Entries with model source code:
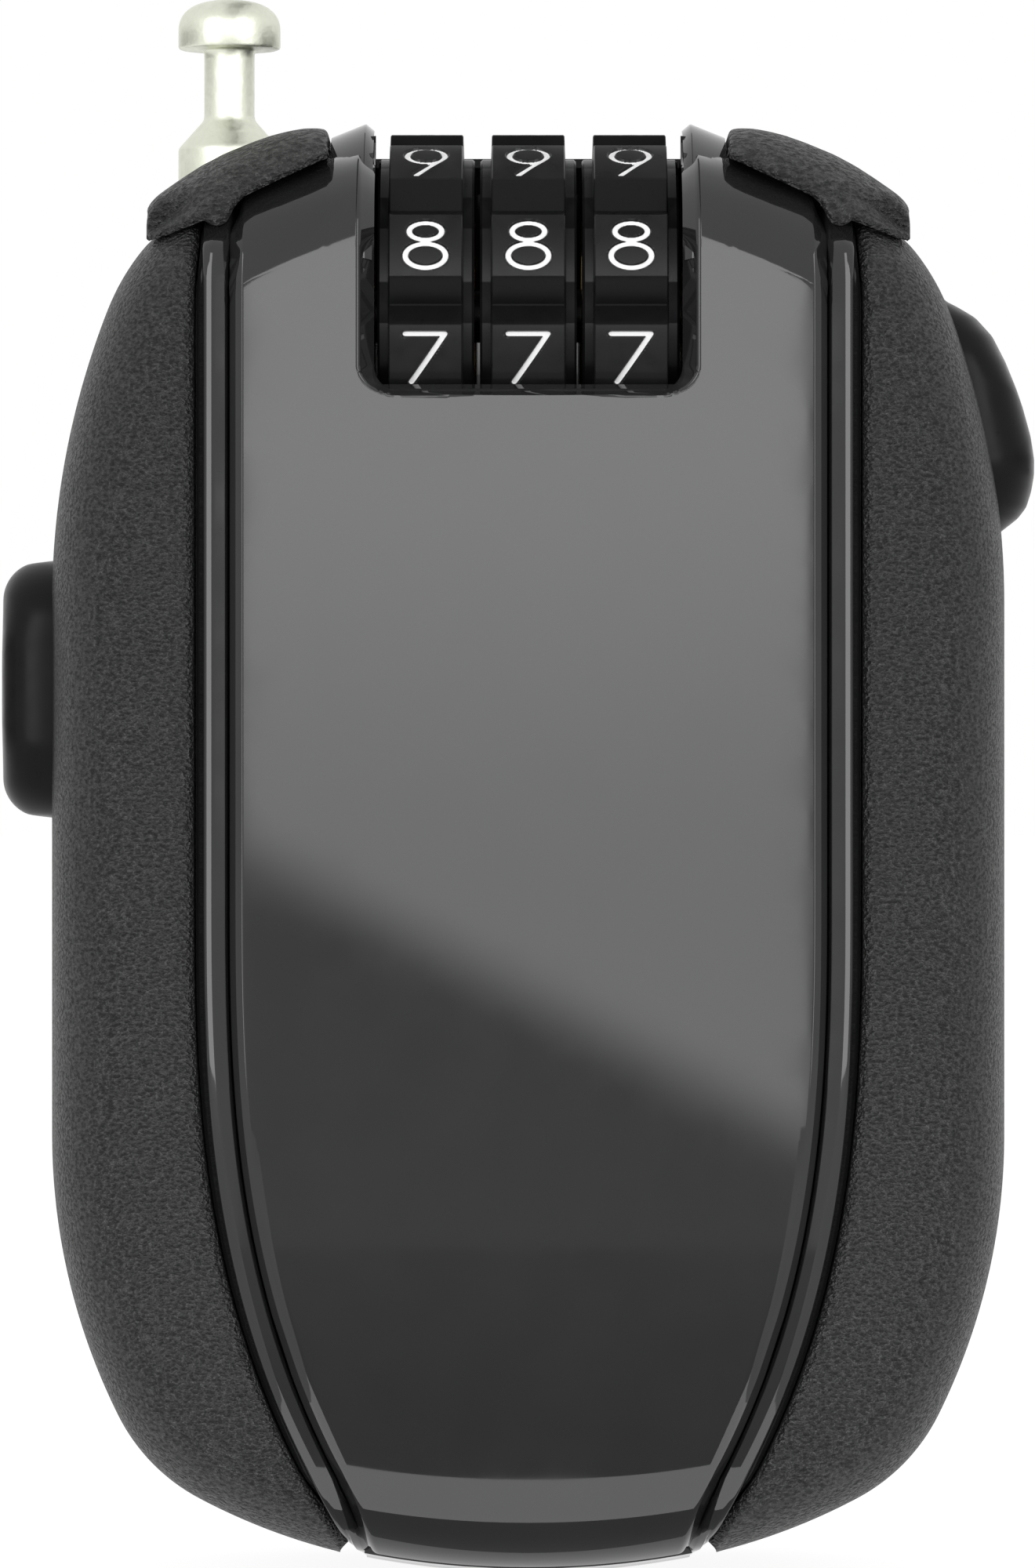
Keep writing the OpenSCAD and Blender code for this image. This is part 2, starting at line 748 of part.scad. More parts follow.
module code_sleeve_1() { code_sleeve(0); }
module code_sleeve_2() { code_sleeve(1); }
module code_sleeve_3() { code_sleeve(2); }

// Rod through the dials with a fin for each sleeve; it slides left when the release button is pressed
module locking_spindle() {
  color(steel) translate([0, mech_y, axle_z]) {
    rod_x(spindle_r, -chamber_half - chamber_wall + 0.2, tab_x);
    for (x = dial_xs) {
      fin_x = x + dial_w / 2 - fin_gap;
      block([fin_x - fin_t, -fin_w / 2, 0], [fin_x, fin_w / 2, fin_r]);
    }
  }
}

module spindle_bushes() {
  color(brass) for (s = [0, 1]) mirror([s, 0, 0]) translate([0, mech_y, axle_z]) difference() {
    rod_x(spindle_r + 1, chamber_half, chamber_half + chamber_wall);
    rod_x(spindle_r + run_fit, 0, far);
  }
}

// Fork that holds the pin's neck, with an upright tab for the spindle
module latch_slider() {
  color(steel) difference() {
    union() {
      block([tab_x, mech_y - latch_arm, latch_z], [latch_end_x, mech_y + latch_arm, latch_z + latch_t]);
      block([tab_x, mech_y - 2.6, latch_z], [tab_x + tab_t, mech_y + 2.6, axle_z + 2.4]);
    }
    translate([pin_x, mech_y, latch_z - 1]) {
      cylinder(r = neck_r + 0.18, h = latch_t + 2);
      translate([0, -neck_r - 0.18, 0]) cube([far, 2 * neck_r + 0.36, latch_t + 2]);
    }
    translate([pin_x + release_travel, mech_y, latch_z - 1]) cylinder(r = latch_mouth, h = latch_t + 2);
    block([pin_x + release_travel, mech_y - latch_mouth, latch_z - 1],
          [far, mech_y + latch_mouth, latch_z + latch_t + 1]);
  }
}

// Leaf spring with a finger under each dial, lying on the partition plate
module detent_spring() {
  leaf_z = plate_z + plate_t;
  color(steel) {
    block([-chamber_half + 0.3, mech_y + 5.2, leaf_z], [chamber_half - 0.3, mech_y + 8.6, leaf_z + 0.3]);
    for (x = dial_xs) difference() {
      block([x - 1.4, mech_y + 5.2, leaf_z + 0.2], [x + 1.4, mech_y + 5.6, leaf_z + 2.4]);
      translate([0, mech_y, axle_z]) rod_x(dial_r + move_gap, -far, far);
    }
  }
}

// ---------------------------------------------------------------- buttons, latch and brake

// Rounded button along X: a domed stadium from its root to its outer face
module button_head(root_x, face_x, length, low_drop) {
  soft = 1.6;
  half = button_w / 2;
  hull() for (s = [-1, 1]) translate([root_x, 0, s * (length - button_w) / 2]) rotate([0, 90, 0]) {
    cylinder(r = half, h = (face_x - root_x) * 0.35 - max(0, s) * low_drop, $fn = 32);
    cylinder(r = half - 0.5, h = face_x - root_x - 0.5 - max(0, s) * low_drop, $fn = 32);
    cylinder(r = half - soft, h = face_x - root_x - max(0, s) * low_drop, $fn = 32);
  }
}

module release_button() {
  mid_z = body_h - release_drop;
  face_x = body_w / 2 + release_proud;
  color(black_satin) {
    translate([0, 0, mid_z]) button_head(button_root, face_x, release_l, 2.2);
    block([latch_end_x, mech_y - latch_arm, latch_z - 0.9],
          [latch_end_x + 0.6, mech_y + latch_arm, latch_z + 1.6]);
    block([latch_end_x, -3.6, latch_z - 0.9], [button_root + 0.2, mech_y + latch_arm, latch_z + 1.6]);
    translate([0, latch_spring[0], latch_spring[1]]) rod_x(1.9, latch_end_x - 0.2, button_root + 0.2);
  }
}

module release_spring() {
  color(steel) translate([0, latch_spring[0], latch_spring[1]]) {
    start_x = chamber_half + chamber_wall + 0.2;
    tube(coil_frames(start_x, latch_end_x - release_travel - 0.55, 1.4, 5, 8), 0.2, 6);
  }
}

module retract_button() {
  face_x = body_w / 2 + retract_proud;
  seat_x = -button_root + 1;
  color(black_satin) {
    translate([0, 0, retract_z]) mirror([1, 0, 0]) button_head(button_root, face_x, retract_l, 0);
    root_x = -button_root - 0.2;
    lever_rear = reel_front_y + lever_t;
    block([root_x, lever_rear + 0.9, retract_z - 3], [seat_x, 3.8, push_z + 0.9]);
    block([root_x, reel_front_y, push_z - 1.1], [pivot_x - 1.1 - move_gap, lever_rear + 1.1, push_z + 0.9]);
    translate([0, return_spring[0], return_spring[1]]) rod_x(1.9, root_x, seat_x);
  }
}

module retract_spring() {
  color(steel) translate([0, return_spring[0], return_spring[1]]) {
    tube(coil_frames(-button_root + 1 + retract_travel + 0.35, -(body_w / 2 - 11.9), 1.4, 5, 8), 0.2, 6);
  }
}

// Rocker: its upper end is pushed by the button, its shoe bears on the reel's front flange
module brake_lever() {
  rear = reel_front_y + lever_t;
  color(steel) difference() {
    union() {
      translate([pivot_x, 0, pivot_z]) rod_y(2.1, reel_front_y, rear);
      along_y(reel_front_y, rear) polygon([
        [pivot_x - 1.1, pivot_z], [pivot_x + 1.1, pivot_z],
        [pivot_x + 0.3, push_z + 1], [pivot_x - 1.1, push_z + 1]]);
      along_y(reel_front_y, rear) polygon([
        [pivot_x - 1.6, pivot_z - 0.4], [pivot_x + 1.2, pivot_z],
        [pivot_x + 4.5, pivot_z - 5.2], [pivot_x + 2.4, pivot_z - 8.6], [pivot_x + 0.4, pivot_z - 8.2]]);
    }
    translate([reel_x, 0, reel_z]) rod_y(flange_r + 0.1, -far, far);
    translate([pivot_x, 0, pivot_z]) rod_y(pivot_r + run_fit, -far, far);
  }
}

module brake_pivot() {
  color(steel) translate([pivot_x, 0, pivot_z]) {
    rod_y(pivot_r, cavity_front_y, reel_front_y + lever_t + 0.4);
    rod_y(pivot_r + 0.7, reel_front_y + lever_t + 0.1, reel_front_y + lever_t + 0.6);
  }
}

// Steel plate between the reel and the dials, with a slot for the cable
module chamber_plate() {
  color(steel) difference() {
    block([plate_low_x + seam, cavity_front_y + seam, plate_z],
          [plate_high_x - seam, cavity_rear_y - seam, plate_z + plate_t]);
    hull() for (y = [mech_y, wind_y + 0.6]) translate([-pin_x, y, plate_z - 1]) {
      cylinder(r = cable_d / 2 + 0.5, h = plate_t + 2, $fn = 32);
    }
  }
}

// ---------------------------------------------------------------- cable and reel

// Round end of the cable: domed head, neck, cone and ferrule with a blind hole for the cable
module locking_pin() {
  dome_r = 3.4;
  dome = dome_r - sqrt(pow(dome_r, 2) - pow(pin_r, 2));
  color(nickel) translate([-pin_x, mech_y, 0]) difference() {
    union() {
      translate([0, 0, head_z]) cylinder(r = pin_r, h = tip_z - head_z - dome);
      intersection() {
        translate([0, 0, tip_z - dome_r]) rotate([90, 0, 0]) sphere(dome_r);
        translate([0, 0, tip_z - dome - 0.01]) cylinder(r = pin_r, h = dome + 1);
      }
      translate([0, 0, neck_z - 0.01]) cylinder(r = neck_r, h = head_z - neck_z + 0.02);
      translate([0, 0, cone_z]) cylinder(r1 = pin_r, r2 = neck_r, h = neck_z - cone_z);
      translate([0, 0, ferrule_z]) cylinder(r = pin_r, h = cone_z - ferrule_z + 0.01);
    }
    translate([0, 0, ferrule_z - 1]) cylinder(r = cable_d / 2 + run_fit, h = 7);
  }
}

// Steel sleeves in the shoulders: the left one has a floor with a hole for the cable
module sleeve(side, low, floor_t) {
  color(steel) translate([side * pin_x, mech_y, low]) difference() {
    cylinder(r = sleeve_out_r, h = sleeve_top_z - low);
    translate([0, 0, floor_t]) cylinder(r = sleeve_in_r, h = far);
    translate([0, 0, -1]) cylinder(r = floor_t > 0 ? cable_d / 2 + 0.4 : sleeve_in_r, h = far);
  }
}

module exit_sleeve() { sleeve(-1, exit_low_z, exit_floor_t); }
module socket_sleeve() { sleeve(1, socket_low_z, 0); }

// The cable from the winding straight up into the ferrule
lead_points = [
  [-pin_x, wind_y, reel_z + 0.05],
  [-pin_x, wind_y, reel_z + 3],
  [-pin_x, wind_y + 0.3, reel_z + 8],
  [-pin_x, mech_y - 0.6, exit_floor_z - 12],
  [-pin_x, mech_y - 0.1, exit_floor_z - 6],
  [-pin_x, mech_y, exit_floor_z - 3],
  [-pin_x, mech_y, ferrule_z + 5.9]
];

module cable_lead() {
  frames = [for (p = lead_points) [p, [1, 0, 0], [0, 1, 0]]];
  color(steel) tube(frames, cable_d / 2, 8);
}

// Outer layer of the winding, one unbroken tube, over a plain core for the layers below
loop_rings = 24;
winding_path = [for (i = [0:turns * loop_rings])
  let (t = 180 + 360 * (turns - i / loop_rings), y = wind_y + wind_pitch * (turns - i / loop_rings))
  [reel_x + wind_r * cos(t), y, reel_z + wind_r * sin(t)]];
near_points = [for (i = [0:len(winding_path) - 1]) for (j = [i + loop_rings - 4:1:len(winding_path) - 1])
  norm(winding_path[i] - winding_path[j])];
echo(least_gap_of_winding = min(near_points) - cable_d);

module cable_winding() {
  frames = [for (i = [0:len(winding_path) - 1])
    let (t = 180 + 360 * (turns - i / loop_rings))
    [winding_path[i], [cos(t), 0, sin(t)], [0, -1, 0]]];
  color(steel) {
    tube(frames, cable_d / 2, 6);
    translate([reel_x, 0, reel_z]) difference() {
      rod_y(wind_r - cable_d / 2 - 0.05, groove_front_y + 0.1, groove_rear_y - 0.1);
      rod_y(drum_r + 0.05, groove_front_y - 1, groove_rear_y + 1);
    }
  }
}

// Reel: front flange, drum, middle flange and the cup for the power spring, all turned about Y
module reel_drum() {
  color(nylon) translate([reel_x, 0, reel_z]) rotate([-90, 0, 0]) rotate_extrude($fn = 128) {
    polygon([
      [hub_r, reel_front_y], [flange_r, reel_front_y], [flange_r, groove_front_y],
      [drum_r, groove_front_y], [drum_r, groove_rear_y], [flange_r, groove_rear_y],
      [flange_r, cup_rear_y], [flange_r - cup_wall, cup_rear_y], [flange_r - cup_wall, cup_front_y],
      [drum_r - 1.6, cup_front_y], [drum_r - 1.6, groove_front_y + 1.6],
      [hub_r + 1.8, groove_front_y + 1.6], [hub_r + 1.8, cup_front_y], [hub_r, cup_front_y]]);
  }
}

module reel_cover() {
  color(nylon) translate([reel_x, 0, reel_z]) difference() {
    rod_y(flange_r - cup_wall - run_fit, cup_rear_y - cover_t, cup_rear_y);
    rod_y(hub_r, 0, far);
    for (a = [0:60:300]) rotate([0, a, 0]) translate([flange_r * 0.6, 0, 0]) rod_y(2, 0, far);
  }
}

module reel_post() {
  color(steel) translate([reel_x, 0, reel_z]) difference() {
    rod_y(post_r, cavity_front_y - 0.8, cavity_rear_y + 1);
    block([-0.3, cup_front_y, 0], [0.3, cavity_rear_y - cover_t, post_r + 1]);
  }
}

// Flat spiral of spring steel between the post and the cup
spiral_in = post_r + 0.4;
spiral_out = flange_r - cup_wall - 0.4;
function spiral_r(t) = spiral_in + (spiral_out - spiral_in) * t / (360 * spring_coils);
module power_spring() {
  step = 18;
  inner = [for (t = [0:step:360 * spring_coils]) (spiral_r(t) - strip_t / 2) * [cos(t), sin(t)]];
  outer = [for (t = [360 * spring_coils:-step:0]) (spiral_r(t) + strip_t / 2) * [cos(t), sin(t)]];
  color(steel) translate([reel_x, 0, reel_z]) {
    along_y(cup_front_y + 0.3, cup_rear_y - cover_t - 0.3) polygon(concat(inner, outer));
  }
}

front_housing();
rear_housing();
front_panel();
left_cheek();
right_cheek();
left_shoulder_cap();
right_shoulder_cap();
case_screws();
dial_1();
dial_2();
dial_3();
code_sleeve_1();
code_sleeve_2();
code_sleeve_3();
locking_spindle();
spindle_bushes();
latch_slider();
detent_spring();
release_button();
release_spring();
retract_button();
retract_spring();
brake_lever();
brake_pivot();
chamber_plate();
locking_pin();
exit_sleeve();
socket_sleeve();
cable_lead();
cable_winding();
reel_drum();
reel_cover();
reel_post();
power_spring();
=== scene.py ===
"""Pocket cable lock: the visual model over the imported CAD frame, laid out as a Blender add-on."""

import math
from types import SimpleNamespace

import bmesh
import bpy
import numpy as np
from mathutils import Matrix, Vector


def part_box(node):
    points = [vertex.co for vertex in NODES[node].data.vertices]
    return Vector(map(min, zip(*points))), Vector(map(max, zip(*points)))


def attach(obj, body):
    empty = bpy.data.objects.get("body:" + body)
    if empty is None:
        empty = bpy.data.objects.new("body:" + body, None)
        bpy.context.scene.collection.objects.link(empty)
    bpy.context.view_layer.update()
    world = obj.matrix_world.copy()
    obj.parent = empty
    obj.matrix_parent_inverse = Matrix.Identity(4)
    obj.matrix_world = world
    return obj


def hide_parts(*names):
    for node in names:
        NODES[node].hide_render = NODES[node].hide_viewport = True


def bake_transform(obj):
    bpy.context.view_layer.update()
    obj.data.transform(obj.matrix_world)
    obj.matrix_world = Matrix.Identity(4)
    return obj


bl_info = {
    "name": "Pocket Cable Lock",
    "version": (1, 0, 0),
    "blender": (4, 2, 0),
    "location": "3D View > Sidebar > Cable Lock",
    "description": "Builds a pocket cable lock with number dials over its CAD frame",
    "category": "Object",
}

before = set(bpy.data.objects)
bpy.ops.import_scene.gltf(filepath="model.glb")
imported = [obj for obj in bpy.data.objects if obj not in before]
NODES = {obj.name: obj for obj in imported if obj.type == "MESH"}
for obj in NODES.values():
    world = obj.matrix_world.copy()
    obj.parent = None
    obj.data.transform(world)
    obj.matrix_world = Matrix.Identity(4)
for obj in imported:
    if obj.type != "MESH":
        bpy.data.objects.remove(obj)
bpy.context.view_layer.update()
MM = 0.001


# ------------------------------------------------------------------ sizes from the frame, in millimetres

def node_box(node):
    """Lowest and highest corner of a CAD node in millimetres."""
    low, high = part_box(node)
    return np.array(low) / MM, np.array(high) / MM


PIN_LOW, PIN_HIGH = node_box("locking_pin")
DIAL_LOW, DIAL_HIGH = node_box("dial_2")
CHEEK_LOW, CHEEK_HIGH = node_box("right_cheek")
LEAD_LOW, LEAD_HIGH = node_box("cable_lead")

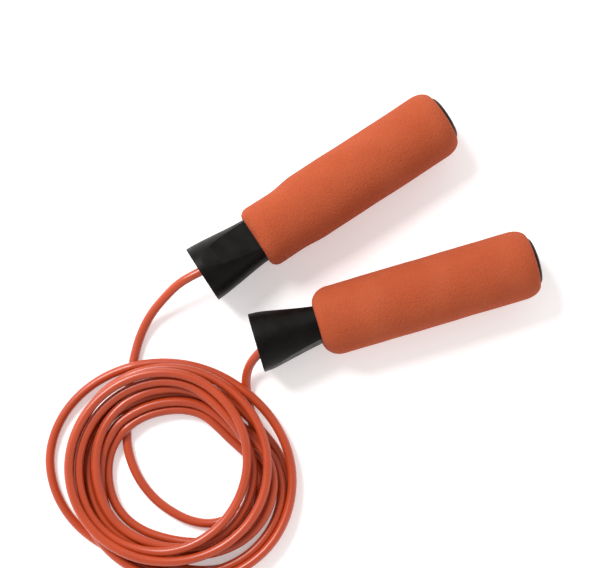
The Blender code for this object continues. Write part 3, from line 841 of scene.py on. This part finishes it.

Direction: Return the exact lines from the line with "before = set(bpy.data.objects)" to the line with "bpy.data.objects.remove(obj)", inclusive of both, with nothing added.

Task solution:
before = set(bpy.data.objects)
bpy.ops.import_scene.gltf(filepath="model.glb")
imported = [obj for obj in bpy.data.objects if obj not in before]
NODES = {obj.name: obj for obj in imported if obj.type == "MESH"}
for obj in NODES.values():
    world = obj.matrix_world.copy()
    obj.parent = None
    obj.data.transform(world)
    obj.matrix_world = Matrix.Identity(4)
for obj in imported:
    if obj.type != "MESH":
        bpy.data.objects.remove(obj)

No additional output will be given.